Start of DATASET SECTION

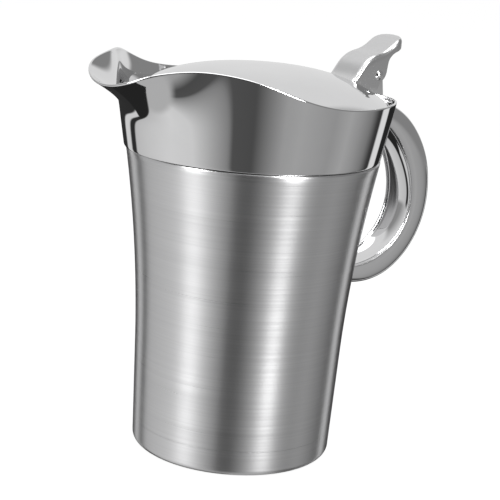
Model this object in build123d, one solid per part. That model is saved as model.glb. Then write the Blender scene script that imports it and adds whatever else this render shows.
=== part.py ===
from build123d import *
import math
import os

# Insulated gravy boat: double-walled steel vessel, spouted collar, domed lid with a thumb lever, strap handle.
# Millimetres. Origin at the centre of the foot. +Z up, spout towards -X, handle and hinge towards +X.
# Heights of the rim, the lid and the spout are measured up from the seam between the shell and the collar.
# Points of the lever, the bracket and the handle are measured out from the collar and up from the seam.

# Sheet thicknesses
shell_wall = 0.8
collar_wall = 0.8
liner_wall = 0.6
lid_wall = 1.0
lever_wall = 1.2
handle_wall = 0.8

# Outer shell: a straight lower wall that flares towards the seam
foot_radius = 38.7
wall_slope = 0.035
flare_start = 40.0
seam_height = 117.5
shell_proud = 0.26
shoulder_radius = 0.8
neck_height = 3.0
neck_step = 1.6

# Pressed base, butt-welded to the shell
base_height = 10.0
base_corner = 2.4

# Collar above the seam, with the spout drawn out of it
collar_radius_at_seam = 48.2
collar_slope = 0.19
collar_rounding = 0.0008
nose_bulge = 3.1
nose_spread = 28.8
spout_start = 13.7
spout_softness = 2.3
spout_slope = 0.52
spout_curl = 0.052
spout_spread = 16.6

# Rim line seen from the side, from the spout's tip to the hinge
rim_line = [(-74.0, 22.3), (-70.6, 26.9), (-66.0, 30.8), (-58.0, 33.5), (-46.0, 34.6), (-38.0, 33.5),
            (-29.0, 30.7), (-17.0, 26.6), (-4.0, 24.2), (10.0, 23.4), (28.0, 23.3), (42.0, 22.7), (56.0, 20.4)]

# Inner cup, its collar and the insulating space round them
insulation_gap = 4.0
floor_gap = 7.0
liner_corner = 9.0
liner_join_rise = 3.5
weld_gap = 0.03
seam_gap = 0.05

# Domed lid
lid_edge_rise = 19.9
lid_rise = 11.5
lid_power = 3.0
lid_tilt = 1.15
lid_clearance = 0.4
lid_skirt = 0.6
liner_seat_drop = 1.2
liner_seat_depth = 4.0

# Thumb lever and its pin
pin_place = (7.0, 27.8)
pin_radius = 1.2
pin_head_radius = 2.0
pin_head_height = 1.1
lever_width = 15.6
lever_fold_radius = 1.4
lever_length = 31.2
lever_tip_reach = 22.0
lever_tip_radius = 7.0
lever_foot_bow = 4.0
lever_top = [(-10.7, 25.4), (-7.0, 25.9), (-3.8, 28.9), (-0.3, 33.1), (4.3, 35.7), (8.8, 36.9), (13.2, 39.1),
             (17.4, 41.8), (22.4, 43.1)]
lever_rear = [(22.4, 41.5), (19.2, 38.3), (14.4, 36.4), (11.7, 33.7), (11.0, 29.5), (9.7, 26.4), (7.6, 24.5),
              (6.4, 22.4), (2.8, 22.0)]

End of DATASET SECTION

EXERCISE OBJECTIVE: Only lines with the word "that" should be collected from the material.

ANSWER TO THIS PROBLEM:
Model this object in build123d, one solid per part. That model is saved as model.glb. Then write the Blender scene script that imports it and adds whatever else this render shows.
# Outer shell: a straight lower wall that flares towards the seam